O-level exam cheating trial: Student surrendered a decoy phone before exams while hiding another he used later

Chinese national Zhou Zice, 17, testified in court on April 19, 2018, that Zeus Education Centre in Tampines Street 34 had provided the phone. ST PHOTO: WONG KWAI CHOW

SINGAPORE - In an attempt to throw off the invigilators, one of the students involved in the O-level examination cheating case surrendered a decoy phone at the exam centre before the start of five separate papers he took.

Chinese national Zhou Zice, 17, testified in court on Thursday (April 19) that Zeus Education Centre in Tampines Street 34 had provided the phone.
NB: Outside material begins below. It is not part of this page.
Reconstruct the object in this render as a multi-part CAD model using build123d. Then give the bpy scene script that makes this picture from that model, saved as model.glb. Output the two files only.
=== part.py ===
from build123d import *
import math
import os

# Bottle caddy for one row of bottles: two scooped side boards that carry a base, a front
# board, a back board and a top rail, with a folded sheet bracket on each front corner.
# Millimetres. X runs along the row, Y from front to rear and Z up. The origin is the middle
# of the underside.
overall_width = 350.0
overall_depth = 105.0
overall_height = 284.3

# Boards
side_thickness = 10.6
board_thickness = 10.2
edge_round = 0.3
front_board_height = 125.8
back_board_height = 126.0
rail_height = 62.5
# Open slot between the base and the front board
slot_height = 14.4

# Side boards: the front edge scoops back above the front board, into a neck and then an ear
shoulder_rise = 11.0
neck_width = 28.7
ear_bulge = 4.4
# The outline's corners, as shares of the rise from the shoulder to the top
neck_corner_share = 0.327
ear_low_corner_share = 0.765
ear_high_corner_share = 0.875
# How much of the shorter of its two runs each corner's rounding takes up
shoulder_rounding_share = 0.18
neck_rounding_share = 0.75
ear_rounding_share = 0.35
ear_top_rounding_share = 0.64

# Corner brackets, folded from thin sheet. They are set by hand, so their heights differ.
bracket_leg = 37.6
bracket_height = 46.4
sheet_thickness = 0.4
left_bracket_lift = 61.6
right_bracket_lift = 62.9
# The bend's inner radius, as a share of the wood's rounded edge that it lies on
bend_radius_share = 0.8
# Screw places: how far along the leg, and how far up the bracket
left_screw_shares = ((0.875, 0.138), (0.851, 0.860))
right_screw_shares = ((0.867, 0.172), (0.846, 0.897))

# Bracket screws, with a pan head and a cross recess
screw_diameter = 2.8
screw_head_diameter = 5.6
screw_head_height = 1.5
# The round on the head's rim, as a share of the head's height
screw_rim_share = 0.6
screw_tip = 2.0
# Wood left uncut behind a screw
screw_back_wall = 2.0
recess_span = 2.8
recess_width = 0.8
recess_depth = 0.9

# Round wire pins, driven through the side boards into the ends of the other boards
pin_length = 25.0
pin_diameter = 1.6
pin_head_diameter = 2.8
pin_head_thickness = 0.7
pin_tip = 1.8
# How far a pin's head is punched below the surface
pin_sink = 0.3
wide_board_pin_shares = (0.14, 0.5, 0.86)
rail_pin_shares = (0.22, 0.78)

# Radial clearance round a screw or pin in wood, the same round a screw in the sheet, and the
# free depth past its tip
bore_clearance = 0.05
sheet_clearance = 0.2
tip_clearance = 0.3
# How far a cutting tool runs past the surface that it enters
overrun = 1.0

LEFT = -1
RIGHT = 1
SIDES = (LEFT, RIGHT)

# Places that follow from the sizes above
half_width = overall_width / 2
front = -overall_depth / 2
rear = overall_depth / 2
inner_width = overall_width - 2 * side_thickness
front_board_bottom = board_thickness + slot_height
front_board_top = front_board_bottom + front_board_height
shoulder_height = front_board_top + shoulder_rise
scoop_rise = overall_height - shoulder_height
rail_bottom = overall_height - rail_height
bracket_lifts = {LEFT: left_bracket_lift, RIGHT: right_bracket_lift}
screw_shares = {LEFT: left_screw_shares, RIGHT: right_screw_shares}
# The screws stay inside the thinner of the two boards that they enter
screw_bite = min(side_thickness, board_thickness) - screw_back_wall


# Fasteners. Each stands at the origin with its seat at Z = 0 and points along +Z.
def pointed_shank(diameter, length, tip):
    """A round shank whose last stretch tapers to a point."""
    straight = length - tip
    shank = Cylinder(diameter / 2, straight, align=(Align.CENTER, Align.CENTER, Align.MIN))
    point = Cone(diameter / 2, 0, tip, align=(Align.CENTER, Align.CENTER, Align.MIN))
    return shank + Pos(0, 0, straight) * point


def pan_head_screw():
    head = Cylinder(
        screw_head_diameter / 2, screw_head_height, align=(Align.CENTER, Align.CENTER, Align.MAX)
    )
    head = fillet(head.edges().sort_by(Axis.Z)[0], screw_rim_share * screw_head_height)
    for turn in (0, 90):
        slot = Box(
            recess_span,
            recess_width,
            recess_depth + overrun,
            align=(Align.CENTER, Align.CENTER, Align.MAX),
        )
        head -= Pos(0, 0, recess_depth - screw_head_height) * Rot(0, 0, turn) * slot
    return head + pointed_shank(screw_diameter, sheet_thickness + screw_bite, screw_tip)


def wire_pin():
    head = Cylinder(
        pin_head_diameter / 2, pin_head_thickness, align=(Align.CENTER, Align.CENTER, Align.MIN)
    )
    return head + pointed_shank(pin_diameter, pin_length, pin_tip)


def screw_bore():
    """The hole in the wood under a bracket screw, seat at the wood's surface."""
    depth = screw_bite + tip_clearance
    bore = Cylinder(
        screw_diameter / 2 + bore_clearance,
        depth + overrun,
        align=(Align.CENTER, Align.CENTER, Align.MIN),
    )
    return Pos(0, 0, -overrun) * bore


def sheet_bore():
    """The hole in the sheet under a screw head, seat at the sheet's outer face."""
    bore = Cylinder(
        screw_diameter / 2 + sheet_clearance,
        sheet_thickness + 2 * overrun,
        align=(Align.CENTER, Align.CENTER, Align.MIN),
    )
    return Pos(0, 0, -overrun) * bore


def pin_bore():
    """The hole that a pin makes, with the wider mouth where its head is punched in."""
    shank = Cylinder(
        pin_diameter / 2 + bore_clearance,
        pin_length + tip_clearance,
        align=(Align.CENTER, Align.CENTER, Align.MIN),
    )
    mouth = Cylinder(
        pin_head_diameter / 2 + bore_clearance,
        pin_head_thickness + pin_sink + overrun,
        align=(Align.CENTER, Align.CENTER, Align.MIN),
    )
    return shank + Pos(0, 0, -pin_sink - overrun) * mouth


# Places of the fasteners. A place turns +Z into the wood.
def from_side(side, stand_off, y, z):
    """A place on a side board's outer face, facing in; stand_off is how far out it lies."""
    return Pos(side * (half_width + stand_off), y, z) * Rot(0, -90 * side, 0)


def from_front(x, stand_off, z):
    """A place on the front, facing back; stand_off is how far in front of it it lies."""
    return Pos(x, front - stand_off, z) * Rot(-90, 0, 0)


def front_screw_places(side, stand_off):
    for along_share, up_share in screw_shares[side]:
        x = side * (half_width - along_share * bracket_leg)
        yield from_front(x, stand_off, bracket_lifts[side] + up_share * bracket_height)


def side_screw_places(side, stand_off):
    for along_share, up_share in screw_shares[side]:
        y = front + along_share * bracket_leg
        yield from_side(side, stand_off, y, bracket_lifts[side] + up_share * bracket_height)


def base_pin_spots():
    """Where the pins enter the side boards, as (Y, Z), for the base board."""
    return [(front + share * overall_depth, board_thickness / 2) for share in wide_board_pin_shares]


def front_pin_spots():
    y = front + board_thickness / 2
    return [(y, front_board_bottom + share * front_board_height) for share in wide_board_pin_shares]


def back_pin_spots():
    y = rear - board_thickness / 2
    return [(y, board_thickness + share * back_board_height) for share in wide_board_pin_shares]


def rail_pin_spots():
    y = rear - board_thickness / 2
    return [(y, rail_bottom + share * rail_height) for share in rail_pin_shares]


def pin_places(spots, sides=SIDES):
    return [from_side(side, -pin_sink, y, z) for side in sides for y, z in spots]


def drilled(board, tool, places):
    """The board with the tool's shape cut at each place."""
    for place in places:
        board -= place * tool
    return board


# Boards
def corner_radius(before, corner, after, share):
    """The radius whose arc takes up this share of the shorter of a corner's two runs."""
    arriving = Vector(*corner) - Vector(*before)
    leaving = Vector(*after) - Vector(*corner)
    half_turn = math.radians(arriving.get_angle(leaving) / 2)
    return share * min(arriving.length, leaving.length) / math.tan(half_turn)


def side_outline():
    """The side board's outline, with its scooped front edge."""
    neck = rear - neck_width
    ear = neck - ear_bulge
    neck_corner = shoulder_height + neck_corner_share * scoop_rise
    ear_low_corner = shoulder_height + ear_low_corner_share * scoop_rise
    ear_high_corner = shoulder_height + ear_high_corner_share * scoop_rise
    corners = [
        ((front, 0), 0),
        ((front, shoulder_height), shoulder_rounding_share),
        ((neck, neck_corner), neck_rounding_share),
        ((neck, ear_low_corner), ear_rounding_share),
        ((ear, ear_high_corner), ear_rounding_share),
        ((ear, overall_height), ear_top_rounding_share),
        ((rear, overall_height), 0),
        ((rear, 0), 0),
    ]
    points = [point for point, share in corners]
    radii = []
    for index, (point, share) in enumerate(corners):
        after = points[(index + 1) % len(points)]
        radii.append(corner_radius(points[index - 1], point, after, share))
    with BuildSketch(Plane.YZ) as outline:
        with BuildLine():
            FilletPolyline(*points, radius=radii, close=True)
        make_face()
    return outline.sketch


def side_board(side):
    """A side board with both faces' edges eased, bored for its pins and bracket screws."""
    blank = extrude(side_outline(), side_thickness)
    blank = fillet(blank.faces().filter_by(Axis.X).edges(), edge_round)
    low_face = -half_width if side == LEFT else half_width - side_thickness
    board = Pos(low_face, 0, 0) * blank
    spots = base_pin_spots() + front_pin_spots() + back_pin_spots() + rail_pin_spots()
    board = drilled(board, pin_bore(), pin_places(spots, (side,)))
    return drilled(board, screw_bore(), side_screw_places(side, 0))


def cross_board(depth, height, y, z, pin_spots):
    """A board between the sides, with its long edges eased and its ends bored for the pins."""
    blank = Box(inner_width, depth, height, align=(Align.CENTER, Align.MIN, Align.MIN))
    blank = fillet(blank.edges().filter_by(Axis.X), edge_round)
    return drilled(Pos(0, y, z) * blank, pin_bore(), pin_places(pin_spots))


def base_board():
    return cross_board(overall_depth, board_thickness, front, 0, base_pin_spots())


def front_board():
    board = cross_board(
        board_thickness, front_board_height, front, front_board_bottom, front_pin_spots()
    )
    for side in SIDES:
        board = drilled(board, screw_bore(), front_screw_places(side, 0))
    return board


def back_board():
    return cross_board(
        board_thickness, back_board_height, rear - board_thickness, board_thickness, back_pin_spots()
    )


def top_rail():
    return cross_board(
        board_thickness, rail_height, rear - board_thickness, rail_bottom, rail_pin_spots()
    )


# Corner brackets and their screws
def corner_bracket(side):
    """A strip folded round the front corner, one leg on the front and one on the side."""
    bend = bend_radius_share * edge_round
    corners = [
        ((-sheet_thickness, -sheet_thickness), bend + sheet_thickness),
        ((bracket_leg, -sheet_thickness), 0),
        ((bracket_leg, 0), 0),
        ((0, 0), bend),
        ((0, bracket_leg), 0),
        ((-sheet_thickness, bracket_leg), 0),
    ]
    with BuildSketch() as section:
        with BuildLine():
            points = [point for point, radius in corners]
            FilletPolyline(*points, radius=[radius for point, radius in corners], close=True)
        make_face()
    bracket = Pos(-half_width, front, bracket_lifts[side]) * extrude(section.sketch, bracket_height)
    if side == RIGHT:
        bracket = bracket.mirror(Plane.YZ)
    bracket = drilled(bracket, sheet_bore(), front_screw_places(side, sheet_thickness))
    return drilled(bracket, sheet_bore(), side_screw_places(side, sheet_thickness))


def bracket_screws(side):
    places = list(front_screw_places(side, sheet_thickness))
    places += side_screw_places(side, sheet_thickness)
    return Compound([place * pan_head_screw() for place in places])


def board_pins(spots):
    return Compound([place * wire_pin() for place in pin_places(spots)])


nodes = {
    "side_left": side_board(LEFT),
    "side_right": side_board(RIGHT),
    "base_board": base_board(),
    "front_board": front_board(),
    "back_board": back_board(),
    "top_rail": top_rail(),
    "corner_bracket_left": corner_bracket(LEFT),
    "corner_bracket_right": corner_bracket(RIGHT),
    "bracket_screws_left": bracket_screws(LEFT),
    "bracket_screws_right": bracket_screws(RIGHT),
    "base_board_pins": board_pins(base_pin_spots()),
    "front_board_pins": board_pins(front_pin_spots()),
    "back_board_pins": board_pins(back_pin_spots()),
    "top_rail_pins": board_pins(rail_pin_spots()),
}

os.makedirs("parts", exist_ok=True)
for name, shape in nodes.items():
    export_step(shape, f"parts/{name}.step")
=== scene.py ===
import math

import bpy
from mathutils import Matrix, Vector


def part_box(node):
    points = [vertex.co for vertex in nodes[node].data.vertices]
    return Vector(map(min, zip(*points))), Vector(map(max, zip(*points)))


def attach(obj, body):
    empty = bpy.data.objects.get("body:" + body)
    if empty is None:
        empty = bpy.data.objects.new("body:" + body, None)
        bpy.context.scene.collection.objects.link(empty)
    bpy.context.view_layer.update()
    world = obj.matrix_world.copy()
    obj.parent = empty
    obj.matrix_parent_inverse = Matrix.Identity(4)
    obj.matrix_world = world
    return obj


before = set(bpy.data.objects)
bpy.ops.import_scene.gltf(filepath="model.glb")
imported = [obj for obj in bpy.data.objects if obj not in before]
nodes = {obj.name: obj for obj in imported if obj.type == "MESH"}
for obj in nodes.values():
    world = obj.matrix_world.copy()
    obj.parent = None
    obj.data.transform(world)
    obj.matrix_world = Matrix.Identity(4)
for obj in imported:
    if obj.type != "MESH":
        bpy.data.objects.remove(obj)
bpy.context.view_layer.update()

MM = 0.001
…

Zhou said that after giving up the phone, he smuggled into the exam hall another carefully concealed mobile phone attached to Bluetooth devices, which included skin-coloured earphones he wore. He received help with his exam papers through the earphones.

Zeus' principal, Poh Yuan Nie, 52, and two tutors from the centre are accused of helping Zhou and five other Chinese national students cheat in the exam in 2016.

Poh Yuan Nie, also known as Pony Poh, her niece - Fiona Poh Min, 30 - and Chinese national Feng Riwen, 25, each face 27 cheating charges.

Zhou, who sat his science practical paper on Oct 19, 2016, told District Judge Chay Yuen Fatt that he could not understand the questions which were in English. But he had the answers fed to him through the devices. Zhou said this in response to questions by Feng's lawyer, Mr James Chai.

"I only received one call but that one call provided me the answers for all the questions... I don't know if the answers were correct, I simply wrote them down," Zhou added.

The teenager testified that when he could not hear clearly, he would signal this by coughing.

He said: "The answers were given to me in a mixture of English and Mandarin... They would read out each word one by one and spell each word for me."

Zhou also sat for a mathematics paper later that month. When Mr Chai suggested that his client did not provide him with any answers for the mathematics paper, the teenager replied: "I disagree. There is a possibility."

On Monday, one of Zeus' tutors confessed to her role in the same elaborate plot to remotely feed exam answers to the six private candidate students.

Singaporean Tan Jia Yan, 32, had a camera phone stuck to her chest, concealed under her clothes.

Taking the exam as a private candidate, she used FaceTime to beam images of the paper to her accomplices at Zeus.

The accomplices then supplied the answers to the students. The six students embroiled in the exam cheating scandal were referred to Zeus by Chinese national, Mr Dong Xin, 30.

According to court documents, Mr Dong and Zeus had signed contracts stating that for every student he referred to the tuition centre, Poh Yuan Nie would receive a deposit of $8,000 and $1,000 in admission fees.

The money was to be fully refunded if the students fail the exams.

Tan, who pleaded guilty to 27 cheating charges, will be back in court on May 15.

The pre-trial conference for the cases involving Feng, Poh Yuan Nie and Fiona Poh will take place on April 26.